One valuable chip the Angles had was C/1B Mike Napoli. Napoli's average defense and low batting averages made him unattractive to the Angels, and he could never find a spot playing every day, but to other teams who value his take n' rake approach, there was a lot to like. Most notably, Napoli has excellent power. Not excellent power "for a catcher," but legitimate top-notch power that would play at any position. His .502 sligging percentage over the past few years speaks for itself. For a frame of reference, .502 is the EXACT same slugging percentage that Jim Rice's supporters would quote when endorsing him for the HALL OF FAME. Napoli has done that over the last three years in a much tough place to hit than late 70's/early 80's Fenway Park. We're not trying to get Napoli into to the Hall of Fame here - just a consistent starting job. Given that, he has shown himself to be a player with very similar skills to a young Jorge Posada.

The Angels have the skills they like, though - most notably, athleticism. It's what led to them signing Gary Matthews Jr. and Torii Hunter to huge contracts in the 2006 and 2007 offseasons. The cynic in me would say that, unable to overpay an overrated outfielder to a contract this offseason, they went out and traded for one that another team had overpaid. However, while Matthews was a complete bust, that characterization is unfair to Hunter. While Hunter and his contract have been much maligned in the statistical community, I defended the move three years ago, and will defend it again has one that has been worthwhile for the Angels. Over the three years, Hunter has been about 11.7 wins above a replacement level. That may not be worth quite $18M, he has been one of the most productive CF in baseball over that span. If you're looking for reasons the Angels underachieved in 2010, don't blame Hunter.

Trading for Vernon Wells, though, gives them a worse version of the same player, making just as much money. Wells has a .275/.327/.466 line in his ages 29-31 seasons. What will he be in his 32-34 seasons? In addition, the move necessitates moving Hunter from CF to RF on a full-time basis, where his bat will not play as well. If Wells can replicate his very good 2010, where he had 78 extra-base hits, he will improve the Angels offense. If he reverts to 2009 though, or even splits the difference, they are going to be disappointed. That .275/.327/.466 seems like a pretty good starting point.

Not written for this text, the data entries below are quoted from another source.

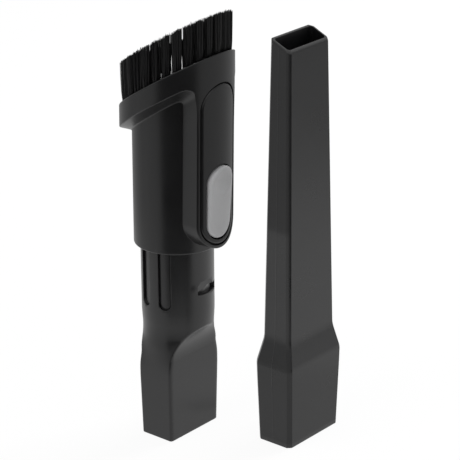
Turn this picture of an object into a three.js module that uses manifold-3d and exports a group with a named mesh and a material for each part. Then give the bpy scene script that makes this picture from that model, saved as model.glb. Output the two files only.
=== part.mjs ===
// Two vacuum-cleaner attachments that stand upright side by side: a dusting brush, whose bristled sleeve
// slides down its barrel when a grey button is pressed, and a long crevice nozzle. Millimetres, +Z up. Each
// tool stands on its connector, the tapered rectangular foot that plugs into the cleaner. The button faces
// -Y, and the origin is on the floor at the centre of the set's bounding box.
import * as THREE from "three";
import { LoftGeometry } from "three/addons/geometries/LoftGeometry.js";
import { mergeVertices } from "three/addons/utils/BufferGeometryUtils.js";
import Module from "manifold-3d";

const wasm = await Module();
wasm.setup();

// ---- Driving dimensions ----
const APART = [34.95, -53.2]; // from the brush barrel's axis to the crevice nozzle's, on the floor

const BARREL_R = 19; // round barrel, outside
const BORE_R = 16.2; // airway through the barrel
const WALL = 2.1; // wall of the connector feet
const SLIDE_GAP = 0.35; // clearance between barrel and sleeve
const TRAVEL = 33; // the sleeve's slide down the barrel

const FOOT_Y = 0.45; // the foot's section sits this far behind the barrel's axis
const FOOT_END = [18.7, 10.2]; // half width and half depth of the foot at the floor
const FOOT_TOP = [19.35, 10.65]; // the same where its taper ends
const FOOT_TAPER_Z = 34;
const ARCH_Z = 45.8; // the wide faces start to curve out here, up to an arched crease on the barrel
const ARCH_R = 23; // radius of that curve
const CLEAR_RATE = 0.062; // how fast the wide faces swing clear of the arch as they go up
const ROUND_FROM = 38; // the narrow faces turn from flat to round between here and ROUND_TO
const ROUND_TO = 58;

const MOUTH_Z = 195.8; // height of the slanted mouth plane over the barrel's axis
const MOUTH_SLOPE = 0.628; // the plane rises this much per mm towards -Y
const HEAD_R = 29.2; // round head that carries the bristles
const HEAD_Y = -1.7; // the head's axis is set towards the button side
const RIM = 1.3; // wall of the head's rim
const BAND = 10.9; // height of the head's upright band
const CHAMFER = 4.6; // drop of the sloped shoulder below the band
const SLEEVE_R = [22.6, 22.1]; // sleeve, outside, at its lower end and under the head
const SLEEVE_Z = 107.6; // lower end of the sleeve

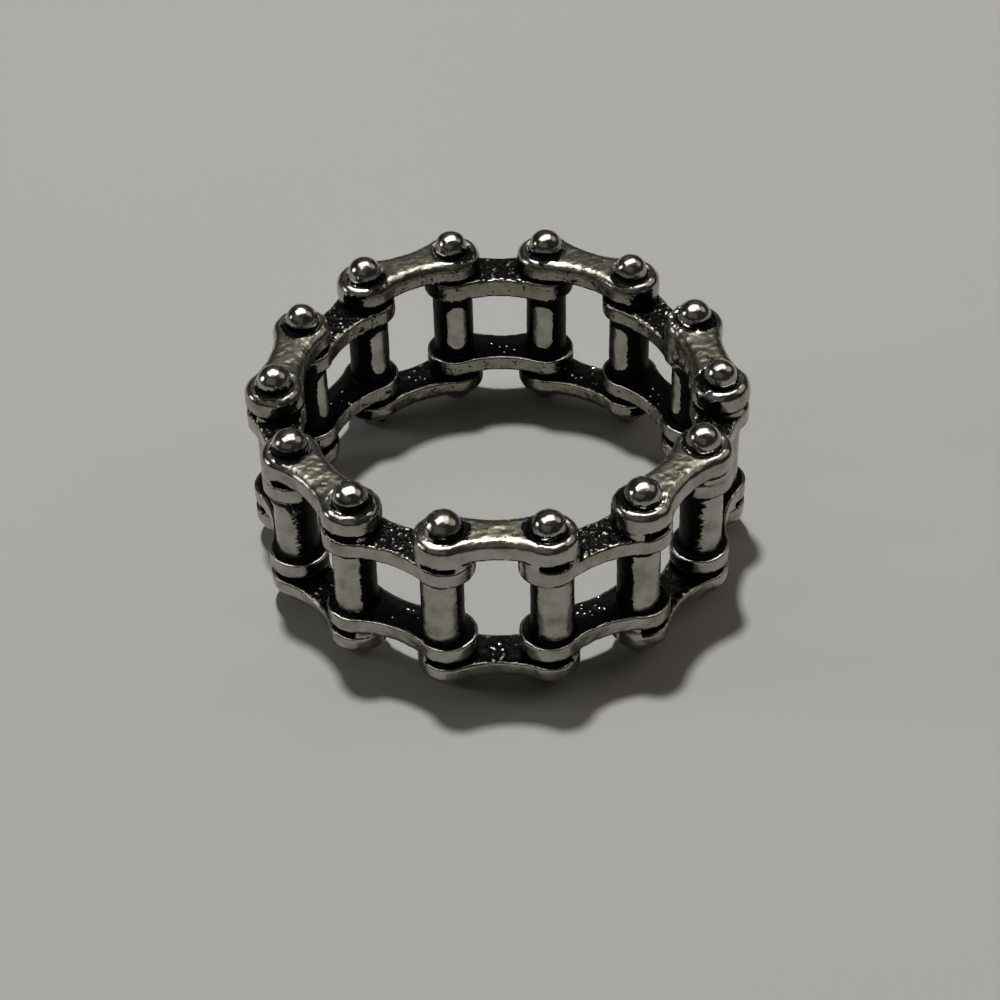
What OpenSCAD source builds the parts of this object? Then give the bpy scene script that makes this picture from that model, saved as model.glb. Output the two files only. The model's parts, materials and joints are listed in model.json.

The reason this is a bad trade for the Angels, though, has little to do with what Vernon Wells may or may not do, and more to do with what the rest of the team can't do. The Angels had an OBP of .316 or lower at SIX of their nine positions last year: C, 1B, 2B, 3B, SS and DH. They had slugging percentages under .400 at all of those except for 1B. Yes, the return of a healthy Kendry Morales will improve the production at 1B. But with the trade of Napoli, the Angels have handed the catching job, full-time, to Jeff Mathis again. For his career, Jeff Mathis has a .199/.265/.311 batting line. I know that the Scioscia puts an emphasis on defense at the catching position, and that Napoli wasn't his cup of tea. And I'm sure Mathis would make a nice backup, and will be a coach or manager one day. But Mathis makes the Molina brothers look like a trio of Mike Piazza by comparison. He's not just a bad hitter, he's an automatic out.

Even further , if we grant that the Angels don't care about offense at the position and will use catcher as an automatic out, and that they don't value Napoli's set of skills as much as other teams do, why trade him for one of the few positions on the field that they didn't need the help at? Money situation aside, the Angels are worse on paper today than they were yesterday. When you through in Wells' astronomical contract, this seems like an all-around bad move by the Angels.

The Blue Jays, on the other hand, have to be thrilled. They've gotten themselves out from under Wells contract, and have added a versatile power-hitter who can spell rookie J. P. Arencibia behind the plate two or three times a week, and spend the rest of the time as a 1B, DH and right handed hitting slugger off the bench. Adding in Juan Rivera on top of that - another low batting average player with power and versatility, not to mention a cannon arm - is just icing on the cake.